GOAL OF THE EXERCISE - Copy every line of the following data that includes the string "imports".

[Items listed in a dataset]

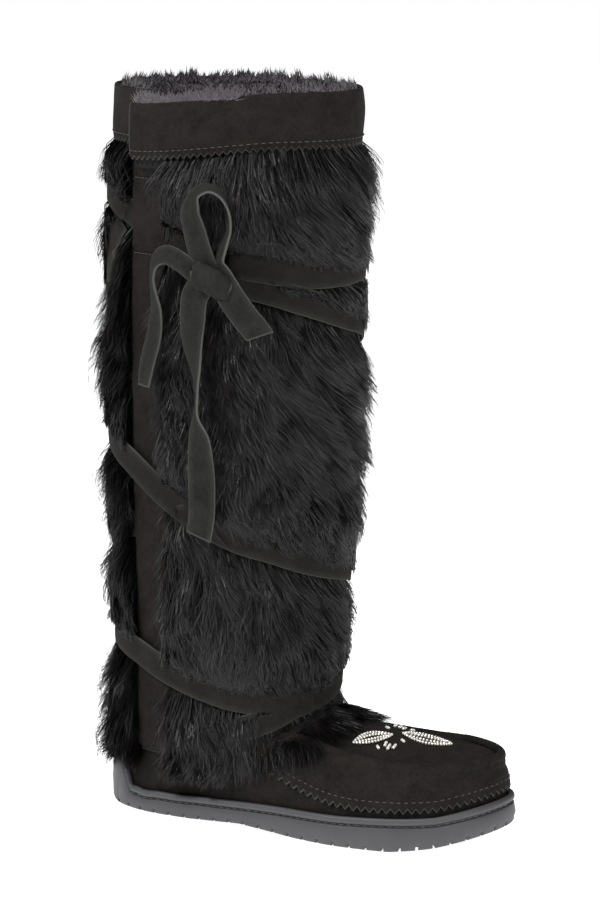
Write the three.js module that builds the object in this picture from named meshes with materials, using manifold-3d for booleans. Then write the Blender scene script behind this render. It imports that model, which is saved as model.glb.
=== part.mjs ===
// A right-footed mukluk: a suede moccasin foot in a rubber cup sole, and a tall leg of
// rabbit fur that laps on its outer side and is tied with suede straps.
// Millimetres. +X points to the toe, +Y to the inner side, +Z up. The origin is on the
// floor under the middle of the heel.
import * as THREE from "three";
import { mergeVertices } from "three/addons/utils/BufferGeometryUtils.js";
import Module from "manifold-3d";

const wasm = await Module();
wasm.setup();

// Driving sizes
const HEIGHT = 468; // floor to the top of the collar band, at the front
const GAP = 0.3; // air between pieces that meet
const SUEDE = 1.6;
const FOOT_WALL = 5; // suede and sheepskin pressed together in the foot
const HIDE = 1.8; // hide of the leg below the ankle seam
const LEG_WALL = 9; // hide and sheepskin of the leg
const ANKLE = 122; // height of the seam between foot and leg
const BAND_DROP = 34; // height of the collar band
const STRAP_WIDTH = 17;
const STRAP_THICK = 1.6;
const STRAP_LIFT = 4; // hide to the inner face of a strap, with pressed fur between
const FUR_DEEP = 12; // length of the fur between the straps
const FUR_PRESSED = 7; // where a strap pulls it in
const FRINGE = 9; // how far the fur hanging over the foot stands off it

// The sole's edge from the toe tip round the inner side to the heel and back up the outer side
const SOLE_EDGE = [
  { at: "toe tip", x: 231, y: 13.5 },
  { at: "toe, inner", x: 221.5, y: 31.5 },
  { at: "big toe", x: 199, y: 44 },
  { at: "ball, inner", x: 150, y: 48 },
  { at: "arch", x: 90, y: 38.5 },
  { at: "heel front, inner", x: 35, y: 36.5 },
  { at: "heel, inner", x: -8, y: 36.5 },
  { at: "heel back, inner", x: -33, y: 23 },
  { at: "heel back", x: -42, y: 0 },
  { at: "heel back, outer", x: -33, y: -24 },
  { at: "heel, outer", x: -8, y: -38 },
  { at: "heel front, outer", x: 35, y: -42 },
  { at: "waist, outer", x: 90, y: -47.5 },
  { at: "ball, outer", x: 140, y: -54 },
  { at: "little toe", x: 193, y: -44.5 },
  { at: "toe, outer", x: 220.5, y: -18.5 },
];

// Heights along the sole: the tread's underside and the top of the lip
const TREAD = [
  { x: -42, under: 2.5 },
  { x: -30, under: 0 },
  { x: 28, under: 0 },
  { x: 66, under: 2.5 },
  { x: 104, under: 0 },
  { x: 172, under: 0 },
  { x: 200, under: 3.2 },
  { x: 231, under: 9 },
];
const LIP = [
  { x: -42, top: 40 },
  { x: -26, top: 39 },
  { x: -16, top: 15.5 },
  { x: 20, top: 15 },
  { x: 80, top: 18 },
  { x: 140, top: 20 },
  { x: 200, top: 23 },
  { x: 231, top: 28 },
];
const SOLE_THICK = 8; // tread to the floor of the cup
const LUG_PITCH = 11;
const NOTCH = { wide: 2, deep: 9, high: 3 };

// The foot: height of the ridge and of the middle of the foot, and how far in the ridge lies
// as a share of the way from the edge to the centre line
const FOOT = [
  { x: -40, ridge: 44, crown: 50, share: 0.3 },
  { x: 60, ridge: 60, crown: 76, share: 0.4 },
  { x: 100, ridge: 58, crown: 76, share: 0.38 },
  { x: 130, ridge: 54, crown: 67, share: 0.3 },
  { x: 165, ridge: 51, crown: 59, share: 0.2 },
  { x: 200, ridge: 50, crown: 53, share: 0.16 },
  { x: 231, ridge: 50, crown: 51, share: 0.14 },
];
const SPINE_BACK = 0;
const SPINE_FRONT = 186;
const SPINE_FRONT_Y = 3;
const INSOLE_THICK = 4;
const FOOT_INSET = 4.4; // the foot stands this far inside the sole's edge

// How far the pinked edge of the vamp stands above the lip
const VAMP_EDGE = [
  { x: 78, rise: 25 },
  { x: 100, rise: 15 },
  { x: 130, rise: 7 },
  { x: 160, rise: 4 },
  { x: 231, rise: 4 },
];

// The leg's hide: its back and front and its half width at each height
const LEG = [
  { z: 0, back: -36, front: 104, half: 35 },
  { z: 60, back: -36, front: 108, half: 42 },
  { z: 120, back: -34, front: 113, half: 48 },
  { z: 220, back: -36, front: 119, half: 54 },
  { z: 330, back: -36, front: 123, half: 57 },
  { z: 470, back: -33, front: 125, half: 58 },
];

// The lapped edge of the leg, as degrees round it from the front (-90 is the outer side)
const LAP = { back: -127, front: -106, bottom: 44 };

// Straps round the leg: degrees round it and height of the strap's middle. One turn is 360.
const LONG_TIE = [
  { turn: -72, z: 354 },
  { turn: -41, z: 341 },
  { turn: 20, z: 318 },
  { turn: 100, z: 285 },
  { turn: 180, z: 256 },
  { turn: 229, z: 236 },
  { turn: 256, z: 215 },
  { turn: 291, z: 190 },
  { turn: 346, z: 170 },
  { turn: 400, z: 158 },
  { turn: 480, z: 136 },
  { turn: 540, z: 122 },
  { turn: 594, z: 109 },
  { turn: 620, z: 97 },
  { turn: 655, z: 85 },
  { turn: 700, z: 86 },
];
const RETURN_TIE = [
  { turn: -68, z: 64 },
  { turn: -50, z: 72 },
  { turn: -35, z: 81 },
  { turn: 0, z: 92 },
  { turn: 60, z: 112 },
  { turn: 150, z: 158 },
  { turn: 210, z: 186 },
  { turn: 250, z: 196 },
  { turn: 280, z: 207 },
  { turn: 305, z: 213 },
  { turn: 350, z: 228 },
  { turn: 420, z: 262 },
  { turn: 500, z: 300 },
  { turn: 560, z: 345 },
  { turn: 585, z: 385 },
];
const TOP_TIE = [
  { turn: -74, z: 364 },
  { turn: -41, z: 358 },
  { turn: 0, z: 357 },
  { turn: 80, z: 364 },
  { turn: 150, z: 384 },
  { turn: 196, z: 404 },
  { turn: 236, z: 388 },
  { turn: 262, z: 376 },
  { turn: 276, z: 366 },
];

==

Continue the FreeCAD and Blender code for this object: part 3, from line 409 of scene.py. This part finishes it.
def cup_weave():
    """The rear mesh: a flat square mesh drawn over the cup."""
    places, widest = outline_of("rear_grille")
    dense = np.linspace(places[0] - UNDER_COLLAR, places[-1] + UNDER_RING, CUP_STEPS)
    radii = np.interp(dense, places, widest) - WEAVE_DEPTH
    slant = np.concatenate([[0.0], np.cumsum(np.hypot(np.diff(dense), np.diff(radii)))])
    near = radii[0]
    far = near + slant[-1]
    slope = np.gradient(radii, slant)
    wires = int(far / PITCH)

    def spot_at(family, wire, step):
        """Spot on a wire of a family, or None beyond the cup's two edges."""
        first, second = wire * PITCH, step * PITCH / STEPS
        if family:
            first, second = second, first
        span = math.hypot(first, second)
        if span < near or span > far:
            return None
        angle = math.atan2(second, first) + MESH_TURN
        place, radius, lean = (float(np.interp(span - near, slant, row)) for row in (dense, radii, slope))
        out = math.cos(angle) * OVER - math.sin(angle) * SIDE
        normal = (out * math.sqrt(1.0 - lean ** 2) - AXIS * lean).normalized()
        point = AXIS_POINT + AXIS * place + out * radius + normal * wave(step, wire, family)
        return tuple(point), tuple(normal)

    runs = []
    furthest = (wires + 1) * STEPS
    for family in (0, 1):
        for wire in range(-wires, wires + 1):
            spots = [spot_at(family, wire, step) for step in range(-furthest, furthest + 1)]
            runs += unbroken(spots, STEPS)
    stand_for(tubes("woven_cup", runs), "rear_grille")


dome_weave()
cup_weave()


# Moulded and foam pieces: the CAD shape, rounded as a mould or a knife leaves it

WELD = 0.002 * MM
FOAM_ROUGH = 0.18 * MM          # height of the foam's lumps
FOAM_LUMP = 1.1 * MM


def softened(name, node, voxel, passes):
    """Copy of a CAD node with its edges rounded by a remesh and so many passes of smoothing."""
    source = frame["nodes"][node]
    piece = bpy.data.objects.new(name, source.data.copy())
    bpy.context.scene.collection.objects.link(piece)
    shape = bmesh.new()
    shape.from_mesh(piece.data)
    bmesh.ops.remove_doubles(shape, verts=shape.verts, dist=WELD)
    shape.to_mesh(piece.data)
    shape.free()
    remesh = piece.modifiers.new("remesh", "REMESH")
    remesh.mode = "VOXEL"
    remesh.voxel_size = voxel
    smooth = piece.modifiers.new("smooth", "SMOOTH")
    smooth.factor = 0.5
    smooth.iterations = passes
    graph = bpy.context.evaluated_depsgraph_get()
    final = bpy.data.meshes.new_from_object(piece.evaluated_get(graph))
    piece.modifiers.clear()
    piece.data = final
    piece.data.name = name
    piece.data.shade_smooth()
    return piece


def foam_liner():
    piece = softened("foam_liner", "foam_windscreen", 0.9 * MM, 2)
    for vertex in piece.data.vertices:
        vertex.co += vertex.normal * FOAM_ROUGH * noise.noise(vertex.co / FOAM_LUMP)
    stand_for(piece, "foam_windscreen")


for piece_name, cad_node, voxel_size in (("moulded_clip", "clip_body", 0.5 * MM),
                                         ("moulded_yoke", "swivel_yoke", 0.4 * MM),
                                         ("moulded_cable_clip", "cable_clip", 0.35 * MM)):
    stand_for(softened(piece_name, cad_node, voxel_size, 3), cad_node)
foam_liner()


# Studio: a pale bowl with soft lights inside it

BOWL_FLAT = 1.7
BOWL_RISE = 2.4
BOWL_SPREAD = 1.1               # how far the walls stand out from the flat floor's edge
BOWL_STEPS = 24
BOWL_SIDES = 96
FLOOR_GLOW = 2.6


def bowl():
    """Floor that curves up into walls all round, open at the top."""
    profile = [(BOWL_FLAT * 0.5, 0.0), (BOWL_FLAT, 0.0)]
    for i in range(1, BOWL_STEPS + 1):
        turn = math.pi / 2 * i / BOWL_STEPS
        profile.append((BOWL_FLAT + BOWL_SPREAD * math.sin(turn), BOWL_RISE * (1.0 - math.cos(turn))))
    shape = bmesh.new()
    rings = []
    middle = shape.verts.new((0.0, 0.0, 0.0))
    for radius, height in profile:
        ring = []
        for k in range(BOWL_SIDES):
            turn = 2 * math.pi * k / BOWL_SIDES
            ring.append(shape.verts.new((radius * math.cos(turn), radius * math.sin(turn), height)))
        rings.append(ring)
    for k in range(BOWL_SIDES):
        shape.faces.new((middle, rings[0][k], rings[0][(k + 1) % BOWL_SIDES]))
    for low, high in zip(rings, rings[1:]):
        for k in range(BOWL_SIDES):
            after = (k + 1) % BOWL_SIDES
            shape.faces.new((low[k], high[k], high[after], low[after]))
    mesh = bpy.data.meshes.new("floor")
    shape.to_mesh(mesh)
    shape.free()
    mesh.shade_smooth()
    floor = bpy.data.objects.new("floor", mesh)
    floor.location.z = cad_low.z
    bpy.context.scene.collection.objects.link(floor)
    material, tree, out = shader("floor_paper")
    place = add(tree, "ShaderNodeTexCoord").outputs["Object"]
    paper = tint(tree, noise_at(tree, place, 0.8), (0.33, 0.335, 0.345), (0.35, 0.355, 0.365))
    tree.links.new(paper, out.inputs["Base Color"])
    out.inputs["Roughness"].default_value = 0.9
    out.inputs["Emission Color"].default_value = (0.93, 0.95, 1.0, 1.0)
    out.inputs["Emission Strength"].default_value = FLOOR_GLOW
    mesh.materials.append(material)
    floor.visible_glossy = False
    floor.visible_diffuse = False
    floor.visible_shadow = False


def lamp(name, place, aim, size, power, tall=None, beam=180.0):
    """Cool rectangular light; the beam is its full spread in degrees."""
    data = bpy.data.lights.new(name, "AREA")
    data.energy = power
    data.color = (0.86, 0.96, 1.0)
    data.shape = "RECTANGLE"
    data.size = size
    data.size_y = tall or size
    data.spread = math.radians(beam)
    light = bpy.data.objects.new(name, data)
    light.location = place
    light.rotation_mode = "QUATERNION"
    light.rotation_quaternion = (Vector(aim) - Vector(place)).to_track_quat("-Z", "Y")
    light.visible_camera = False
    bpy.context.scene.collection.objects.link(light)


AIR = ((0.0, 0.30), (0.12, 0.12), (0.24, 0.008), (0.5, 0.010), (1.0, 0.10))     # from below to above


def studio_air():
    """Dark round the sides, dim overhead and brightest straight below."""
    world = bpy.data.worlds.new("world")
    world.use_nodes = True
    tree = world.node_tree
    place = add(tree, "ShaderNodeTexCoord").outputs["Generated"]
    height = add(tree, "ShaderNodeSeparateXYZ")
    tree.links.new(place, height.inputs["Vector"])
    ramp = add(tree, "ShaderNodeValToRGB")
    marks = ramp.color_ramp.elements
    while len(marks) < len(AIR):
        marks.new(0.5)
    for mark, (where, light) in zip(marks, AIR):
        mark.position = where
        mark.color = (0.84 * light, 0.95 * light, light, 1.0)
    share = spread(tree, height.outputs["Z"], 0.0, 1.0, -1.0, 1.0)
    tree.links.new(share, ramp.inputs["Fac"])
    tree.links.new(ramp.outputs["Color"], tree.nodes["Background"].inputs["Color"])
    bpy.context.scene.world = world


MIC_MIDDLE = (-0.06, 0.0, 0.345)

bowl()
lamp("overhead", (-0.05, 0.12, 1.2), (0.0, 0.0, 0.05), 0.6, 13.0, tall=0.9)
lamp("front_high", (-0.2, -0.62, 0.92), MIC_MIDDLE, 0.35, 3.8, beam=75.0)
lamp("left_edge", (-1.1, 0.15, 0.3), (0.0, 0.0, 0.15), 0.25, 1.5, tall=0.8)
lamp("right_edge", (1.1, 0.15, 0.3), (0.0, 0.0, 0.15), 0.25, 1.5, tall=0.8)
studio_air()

---

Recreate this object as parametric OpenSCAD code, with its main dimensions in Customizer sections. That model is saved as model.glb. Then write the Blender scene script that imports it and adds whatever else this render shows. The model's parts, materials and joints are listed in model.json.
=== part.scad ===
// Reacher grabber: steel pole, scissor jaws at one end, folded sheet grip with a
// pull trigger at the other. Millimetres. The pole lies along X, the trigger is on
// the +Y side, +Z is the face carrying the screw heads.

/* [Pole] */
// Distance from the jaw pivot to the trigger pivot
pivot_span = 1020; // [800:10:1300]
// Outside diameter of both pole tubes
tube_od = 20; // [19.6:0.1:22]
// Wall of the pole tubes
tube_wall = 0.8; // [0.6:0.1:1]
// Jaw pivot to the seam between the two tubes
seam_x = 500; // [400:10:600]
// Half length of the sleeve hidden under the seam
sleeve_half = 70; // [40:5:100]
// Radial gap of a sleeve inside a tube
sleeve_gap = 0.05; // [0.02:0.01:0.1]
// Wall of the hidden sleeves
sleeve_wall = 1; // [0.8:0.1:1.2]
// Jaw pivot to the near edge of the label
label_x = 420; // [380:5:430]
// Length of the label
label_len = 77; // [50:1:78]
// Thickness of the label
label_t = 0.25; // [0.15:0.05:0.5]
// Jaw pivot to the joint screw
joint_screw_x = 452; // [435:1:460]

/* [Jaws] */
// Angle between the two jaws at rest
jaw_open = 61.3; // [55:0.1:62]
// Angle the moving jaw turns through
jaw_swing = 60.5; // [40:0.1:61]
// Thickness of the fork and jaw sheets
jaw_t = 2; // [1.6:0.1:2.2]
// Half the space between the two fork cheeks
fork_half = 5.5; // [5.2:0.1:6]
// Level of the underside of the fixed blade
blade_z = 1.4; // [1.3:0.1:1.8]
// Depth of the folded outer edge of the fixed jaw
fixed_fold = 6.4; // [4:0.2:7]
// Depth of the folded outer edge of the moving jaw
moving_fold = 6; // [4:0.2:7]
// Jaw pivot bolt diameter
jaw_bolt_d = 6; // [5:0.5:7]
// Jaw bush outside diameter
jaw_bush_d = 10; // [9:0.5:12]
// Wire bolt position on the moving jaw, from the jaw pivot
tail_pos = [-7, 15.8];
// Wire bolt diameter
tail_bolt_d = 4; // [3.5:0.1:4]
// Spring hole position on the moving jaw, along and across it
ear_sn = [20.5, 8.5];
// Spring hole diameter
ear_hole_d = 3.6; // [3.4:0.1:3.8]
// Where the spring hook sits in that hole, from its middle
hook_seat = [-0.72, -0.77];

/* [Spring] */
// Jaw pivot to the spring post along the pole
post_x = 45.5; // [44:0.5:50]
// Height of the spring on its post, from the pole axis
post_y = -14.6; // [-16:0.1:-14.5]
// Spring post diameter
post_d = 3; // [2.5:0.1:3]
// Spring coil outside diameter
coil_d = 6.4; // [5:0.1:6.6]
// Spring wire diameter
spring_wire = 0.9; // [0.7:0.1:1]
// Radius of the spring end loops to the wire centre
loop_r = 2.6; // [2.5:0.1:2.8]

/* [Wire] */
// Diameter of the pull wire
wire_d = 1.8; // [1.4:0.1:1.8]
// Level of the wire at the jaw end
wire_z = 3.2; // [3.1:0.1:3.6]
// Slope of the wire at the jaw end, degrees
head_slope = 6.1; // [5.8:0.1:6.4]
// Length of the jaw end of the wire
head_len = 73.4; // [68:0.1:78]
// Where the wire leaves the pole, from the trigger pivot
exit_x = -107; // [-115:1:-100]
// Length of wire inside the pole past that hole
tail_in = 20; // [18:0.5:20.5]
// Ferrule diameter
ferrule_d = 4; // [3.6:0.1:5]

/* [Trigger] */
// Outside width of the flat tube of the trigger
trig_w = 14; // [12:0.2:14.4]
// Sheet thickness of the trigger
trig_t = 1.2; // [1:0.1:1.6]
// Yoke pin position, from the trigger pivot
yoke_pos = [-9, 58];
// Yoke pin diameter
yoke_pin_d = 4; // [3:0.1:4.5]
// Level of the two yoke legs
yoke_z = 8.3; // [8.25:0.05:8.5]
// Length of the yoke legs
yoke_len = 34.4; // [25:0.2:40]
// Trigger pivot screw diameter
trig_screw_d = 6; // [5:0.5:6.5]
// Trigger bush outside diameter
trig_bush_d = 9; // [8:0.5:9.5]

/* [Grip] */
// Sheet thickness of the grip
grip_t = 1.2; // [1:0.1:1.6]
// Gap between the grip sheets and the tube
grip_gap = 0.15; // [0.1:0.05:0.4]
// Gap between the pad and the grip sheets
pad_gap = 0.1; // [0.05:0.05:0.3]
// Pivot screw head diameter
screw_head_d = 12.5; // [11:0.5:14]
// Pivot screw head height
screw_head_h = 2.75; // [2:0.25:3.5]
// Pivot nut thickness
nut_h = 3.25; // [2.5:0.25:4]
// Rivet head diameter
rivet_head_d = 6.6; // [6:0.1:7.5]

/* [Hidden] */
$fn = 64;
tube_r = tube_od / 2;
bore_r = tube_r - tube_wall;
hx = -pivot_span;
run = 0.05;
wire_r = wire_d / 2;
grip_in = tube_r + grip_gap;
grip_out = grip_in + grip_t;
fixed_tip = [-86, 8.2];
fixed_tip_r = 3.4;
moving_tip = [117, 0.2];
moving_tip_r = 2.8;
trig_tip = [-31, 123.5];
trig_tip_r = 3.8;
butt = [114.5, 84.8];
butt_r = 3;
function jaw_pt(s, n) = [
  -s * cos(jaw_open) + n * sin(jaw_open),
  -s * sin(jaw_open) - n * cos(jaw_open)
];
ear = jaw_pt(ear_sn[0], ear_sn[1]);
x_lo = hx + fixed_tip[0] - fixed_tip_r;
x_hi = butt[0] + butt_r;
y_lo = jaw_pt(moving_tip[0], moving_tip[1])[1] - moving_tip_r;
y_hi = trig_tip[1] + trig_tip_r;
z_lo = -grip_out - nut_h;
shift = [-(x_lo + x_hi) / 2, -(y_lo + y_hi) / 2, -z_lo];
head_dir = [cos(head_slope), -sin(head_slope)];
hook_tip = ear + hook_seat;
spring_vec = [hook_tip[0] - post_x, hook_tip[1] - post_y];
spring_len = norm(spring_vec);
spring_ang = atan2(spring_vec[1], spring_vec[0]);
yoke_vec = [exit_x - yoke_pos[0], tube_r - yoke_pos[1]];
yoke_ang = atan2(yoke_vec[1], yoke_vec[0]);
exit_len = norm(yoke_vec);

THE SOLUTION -
Write the three.js module that builds the object in this picture from named meshes with materials, using manifold-3d for booleans. Then write the Blender scene script behind this render. It imports that model, which is saved as model.glb.
Recreate this object as parametric OpenSCAD code, with its main dimensions in Customizer sections. That model is saved as model.glb. Then write the Blender scene script that imports it and adds whatever else this render shows. The model's parts, materials and joints are listed in model.json.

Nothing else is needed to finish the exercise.